» What needs to be done
Restate, word for word, all of the material shown below.

» Data section
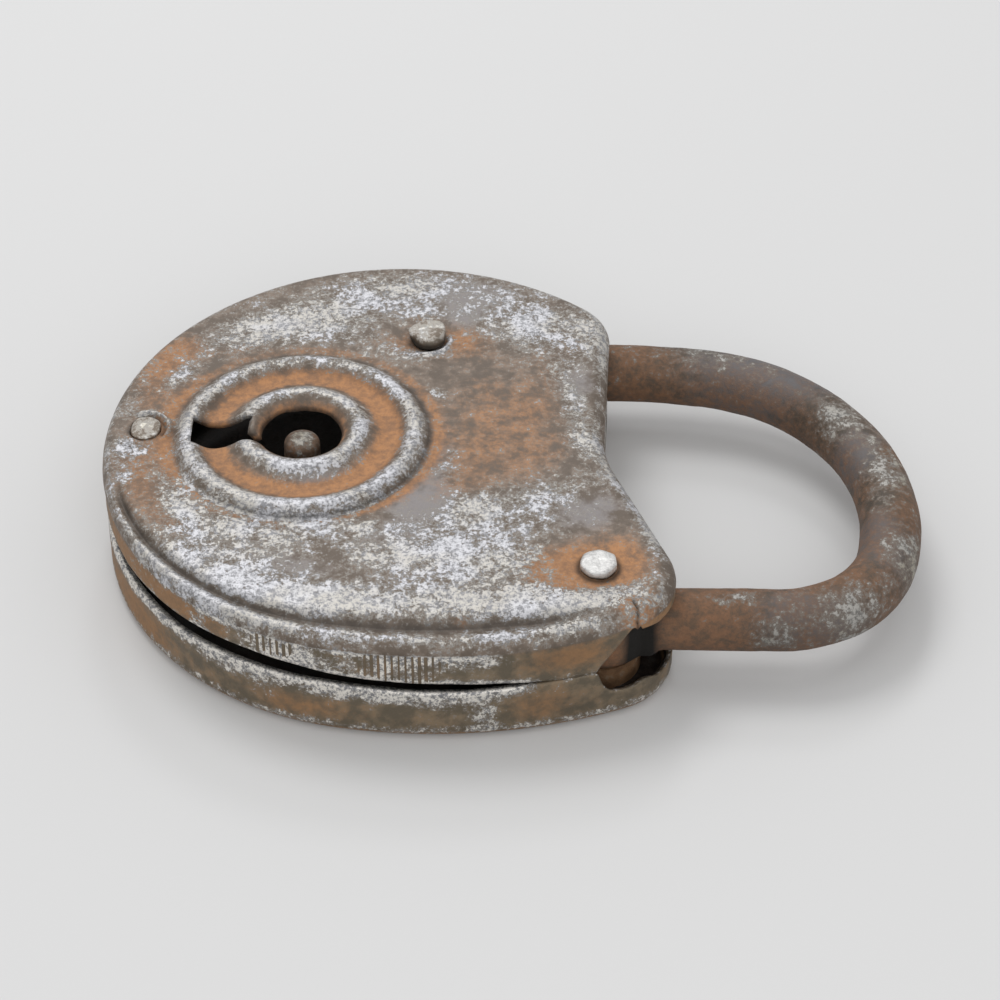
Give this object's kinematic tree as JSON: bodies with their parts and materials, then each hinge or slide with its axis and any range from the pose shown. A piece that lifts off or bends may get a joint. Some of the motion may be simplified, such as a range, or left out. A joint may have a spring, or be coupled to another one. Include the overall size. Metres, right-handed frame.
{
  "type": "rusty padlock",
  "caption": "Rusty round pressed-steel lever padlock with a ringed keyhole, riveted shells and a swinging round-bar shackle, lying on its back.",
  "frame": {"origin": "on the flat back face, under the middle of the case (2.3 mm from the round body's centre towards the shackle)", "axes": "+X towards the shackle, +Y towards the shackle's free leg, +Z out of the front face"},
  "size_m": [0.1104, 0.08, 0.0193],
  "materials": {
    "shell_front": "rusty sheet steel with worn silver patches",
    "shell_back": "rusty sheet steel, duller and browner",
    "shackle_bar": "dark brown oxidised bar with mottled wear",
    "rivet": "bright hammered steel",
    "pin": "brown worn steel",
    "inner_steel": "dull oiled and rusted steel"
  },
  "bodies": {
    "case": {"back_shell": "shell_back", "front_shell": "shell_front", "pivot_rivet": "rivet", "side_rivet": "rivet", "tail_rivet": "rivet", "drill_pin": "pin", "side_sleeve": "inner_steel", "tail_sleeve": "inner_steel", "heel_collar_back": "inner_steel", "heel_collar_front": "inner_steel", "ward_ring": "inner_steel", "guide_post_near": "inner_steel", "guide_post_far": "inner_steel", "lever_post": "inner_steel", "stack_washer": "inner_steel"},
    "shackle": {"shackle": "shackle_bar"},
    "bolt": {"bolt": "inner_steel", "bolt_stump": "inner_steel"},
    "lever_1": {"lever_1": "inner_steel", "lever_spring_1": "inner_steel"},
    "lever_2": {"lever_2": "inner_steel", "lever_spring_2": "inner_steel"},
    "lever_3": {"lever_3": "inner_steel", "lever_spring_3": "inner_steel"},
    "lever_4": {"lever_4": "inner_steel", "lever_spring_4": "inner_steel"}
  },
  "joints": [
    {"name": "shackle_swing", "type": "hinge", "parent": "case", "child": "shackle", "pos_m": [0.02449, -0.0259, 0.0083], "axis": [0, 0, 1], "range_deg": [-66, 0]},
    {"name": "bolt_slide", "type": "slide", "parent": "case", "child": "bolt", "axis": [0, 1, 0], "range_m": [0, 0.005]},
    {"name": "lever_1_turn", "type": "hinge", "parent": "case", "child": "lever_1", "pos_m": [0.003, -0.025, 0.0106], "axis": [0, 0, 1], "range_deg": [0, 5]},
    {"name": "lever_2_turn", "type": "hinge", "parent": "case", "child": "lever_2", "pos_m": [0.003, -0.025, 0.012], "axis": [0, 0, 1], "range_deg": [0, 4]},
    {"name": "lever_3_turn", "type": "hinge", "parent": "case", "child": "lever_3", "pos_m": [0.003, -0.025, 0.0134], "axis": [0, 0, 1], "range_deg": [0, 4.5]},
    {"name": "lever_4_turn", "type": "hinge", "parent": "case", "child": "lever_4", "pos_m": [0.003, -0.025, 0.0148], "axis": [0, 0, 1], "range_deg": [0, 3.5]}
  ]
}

» Task result
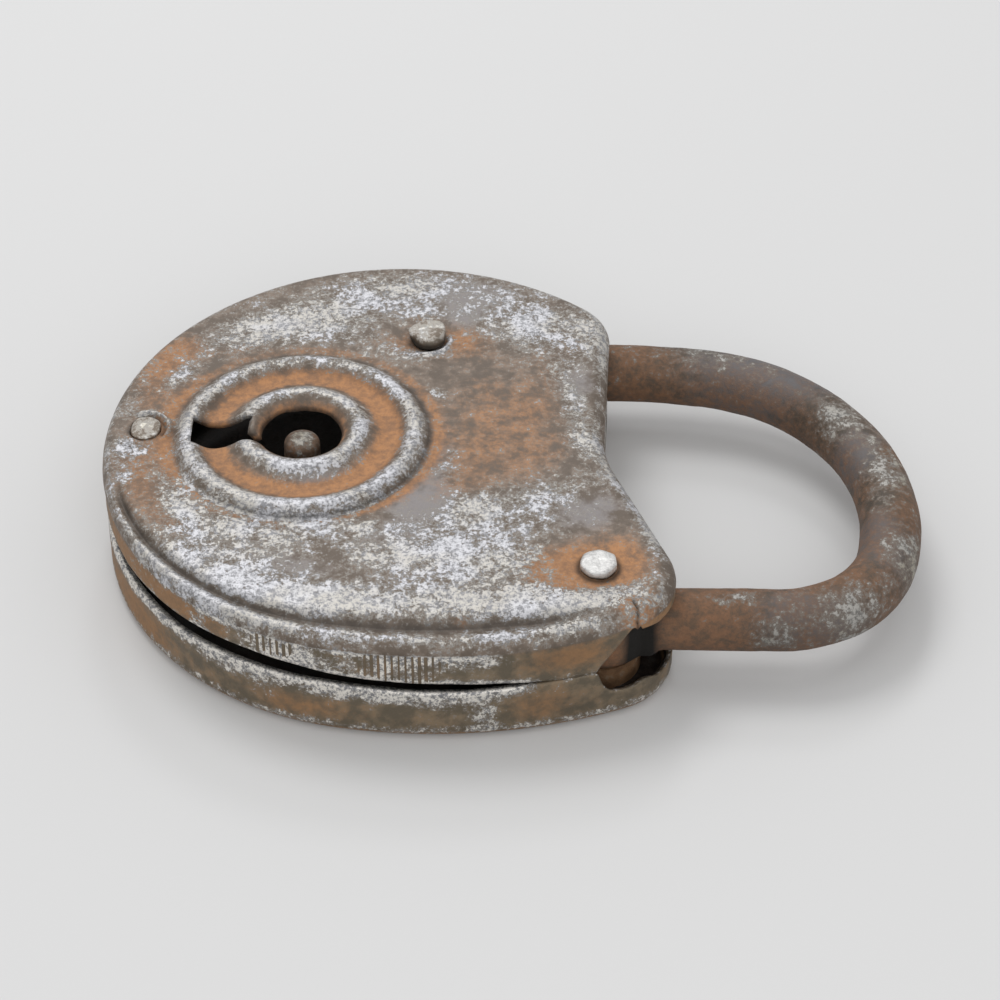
Give this object's kinematic tree as JSON: bodies with their parts and materials, then each hinge or slide with its axis and any range from the pose shown. A piece that lifts off or bends may get a joint. Some of the motion may be simplified, such as a range, or left out. A joint may have a spring, or be coupled to another one. Include the overall size. Metres, right-handed frame.
{
  "type": "rusty padlock",
  "caption": "Rusty round pressed-steel lever padlock with a ringed keyhole, riveted shells and a swinging round-bar shackle, lying on its back.",
  "frame": {"origin": "on the flat back face, under the middle of the case (2.3 mm from the round body's centre towards the shackle)", "axes": "+X towards the shackle, +Y towards the shackle's free leg, +Z out of the front face"},
  "size_m": [0.1104, 0.08, 0.0193],
  "materials": {
    "shell_front": "rusty sheet steel with worn silver patches",
    "shell_back": "rusty sheet steel, duller and browner",
    "shackle_bar": "dark brown oxidised bar with mottled wear",
    "rivet": "bright hammered steel",
    "pin": "brown worn steel",
    "inner_steel": "dull oiled and rusted steel"
  },
  "bodies": {
    "case": {"back_shell": "shell_back", "front_shell": "shell_front", "pivot_rivet": "rivet", "side_rivet": "rivet", "tail_rivet": "rivet", "drill_pin": "pin", "side_sleeve": "inner_steel", "tail_sleeve": "inner_steel", "heel_collar_back": "inner_steel", "heel_collar_front": "inner_steel", "ward_ring": "inner_steel", "guide_post_near": "inner_steel", "guide_post_far": "inner_steel", "lever_post": "inner_steel", "stack_washer": "inner_steel"},
    "shackle": {"shackle": "shackle_bar"},
    "bolt": {"bolt": "inner_steel", "bolt_stump": "inner_steel"},
    "lever_1": {"lever_1": "inner_steel", "lever_spring_1": "inner_steel"},
    "lever_2": {"lever_2": "inner_steel", "lever_spring_2": "inner_steel"},
    "lever_3": {"lever_3": "inner_steel", "lever_spring_3": "inner_steel"},
    "lever_4": {"lever_4": "inner_steel", "lever_spring_4": "inner_steel"}
  },
  "joints": [
    {"name": "shackle_swing", "type": "hinge", "parent": "case", "child": "shackle", "pos_m": [0.02449, -0.0259, 0.0083], "axis": [0, 0, 1], "range_deg": [-66, 0]},
    {"name": "bolt_slide", "type": "slide", "parent": "case", "child": "bolt", "axis": [0, 1, 0], "range_m": [0, 0.005]},
    {"name": "lever_1_turn", "type": "hinge", "parent": "case", "child": "lever_1", "pos_m": [0.003, -0.025, 0.0106], "axis": [0, 0, 1], "range_deg": [0, 5]},
    {"name": "lever_2_turn", "type": "hinge", "parent": "case", "child": "lever_2", "pos_m": [0.003, -0.025, 0.012], "axis": [0, 0, 1], "range_deg": [0, 4]},
    {"name": "lever_3_turn", "type": "hinge", "parent": "case", "child": "lever_3", "pos_m": [0.003, -0.025, 0.0134], "axis": [0, 0, 1], "range_deg": [0, 4.5]},
    {"name": "lever_4_turn", "type": "hinge", "parent": "case", "child": "lever_4", "pos_m": [0.003, -0.025, 0.0148], "axis": [0, 0, 1], "range_deg": [0, 3.5]}
  ]
}